Por primera vez, Ki-duk incursiona el terreno político. El guión es claro y conciso: intenta ir contra el dicho “El pez por la boca muere” y apela, netamente, a mostrar cómo un ciudadano asiático queda atrapado en una red monstruosa que, a toda costa, lo acusa de espía. Muestra cómo, a veces, el destino desgraciadamente se manifiesta en detrimento a los más débiles. El realizador intenta desenmascarar las dos caras de la misma moneda: en ambos extremos hay corrupción y nulo respeto a los derechos cívicos.
La trama gira en torno a cómo un pescador norcoreano, Nam Chul-woo (Ryoo Seung-bum), de arraigado patriotismo comunista, sobrevive en plena jornada pesquera a una tormenta brutal que rompe el motor de su lancha; la da vuelta, lo deja semiinconsciente y es arrastrado por la corriente al Mar del Sur. Al despertar en terreno capitalista, decide reparar su lancha y regresar lo más pronto posible, junto a su familia. Pero las fuerzas adversas -“Seguridad Estatal”- lo descubren y acusan de espionaje, sometiéndolo a constantes interrogatorios y torturas para que declare cómo llegó allí. ¿Podrá Nam cumplir su anhelo? En esta línea, monótona, avanza el film: Nam, falsamente acusado, queda atrapado en la red del capitalismo. Recorre sus imponentes calles plagadas de cosplayers –fieles al estilo Pokémon– y, abrumado por las vidrieras plagadas de objetos electrónicos, inimaginables, en su acotado universo, intenta huir. Aquí es interesante el parate que hace el realizador: cuando las luces se apagan y el sol se esconde, desaparece la lujuria y con ella nace el lado oscuro. Emerge la noche, y con ella sus vicios, las drogas y los innumerables excesos, como la prostitución. Ki-duk materializa en una escena donde Nam conoce, fugazmente, a una joven que -al igual que él- también está atrapada en la red y vende su cuerpo para salvar a su familia. Ella le deja una inolvidable lección: “El dinero no es todo. El mundo desarrollista no implica felicidad para el pueblo”. Acto seguido, podría haberse echo una elipsis y ponerle punto final a la cuestión, pero el realizador va por más y, pese al ritmo lento que acompaña el relato, mecha mensajes que estratégicamente funcionan.
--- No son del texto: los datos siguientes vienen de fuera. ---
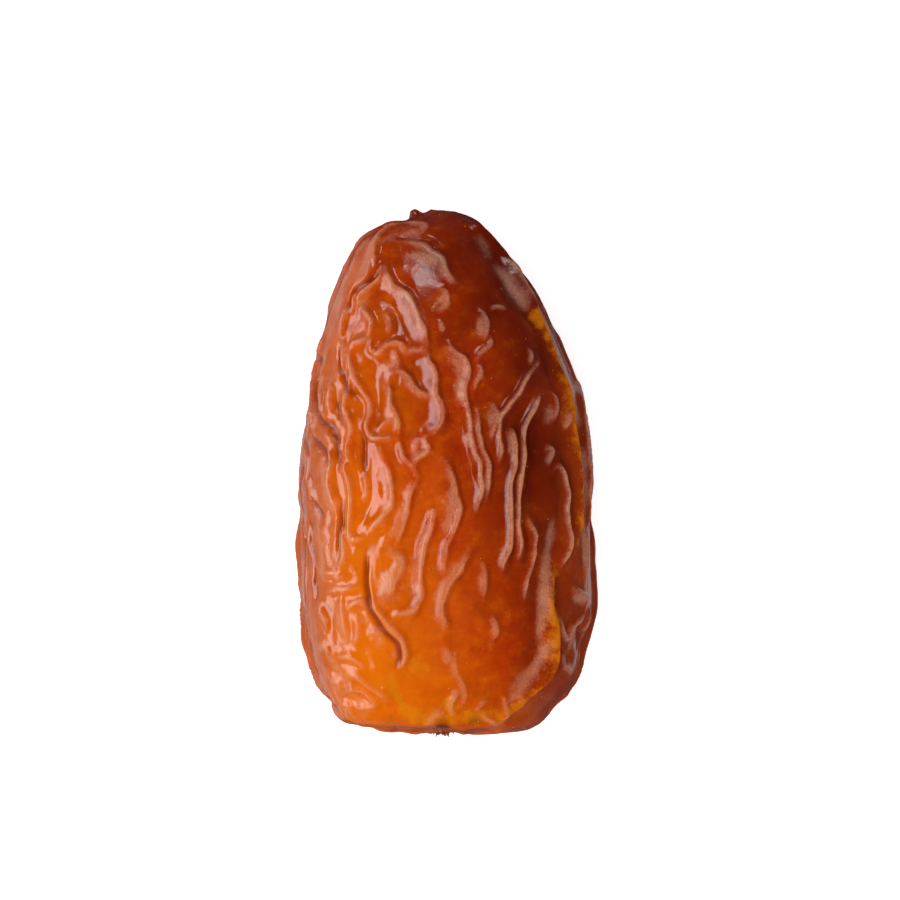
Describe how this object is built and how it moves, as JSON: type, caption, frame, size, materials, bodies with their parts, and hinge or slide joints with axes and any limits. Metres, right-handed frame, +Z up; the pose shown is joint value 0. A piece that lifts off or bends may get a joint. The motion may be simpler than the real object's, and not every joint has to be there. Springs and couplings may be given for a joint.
{
  "type": "sagai date",
  "caption": "Dried date lying on its side, with glossy wrinkled skin, a small dry tip at the narrow end and a torn stalk scar at the blunt end.",
  "frame": {"origin": "on the surface the date lies on, under the middle of its bounding box", "axes": "+Y runs along the date from its stalk scar to its tip, +Z is up, away from the surface it lies on, and +X is to the right seen from above with the tip away"},
  "size_m": [0.0228, 0.04, 0.02],
  "materials": {
    "date_skin": "glossy, slightly translucent wrinkled fruit skin, orange-brown with amber folds"
  },
  "bodies": {
    "root": {"date": "date_skin"}
  },
  "joints": []
}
La Red intenta rescatar al pez que, erróneamente, fue cautivo. En efecto, esta pesadilla que vive el norcoreano mientras sueña con la libertad deja un sabor amargo y abre una incógnita: ¿Es, quizás, otro ataque a las reglas del líder Kim Jon-Un? O simplemente, ¿Querrá calmar las aguas entre la península occidental? Lo cierto es que logra que el público se ponga los zapatos de Nam y sienta compasión por él mientras desliza la idea que ningún extremo de La Red es bueno. El relato tiene impronta: incomoda, inquieta y abruma frente a las injusticias que padece Nam para probar su inocencia ante la “autoridad” que se abusa de su “poder” en el centro clandestino de detención. Los personajes interpelan a la perfección la psiquis del espectador unidireccionalmente para ridiculizar la compleja y alocada política ideológica que promulgan los dos bandos de Corea mediante una dictadura absurda. Kim-duk logra su objetivo: atrás quedó el universo plagado de violencia explicita visto en Hierro 3 (Bin-jip, 2004), y abre paso a la violencia implícita, focalizado en un grito de socorro, para derribar la eterna muralla que afecta la península coreana que no ve que en conjunto está provista de armas para reinar y atemorizar a Occidente. Esperemos que La Red no corra con la misma suerte de su colega Dan Sterling, director de The Interview (2014), quien fue demandado por el líder Kim Jon-Un al sentirse burlado por la industria hollywoodense, y pueda ser vista metafóricamente como un intento más de abrir la puerta al diálogo y la reflexión. Esta claro que si hay algo para rescatar de esta trama es que es, gracias a los medios, y en este caso el cine, esta cuestión se visibiliza. ¿Servirá para tender puentes entre el régimen de Kim Jon-un y el mundo?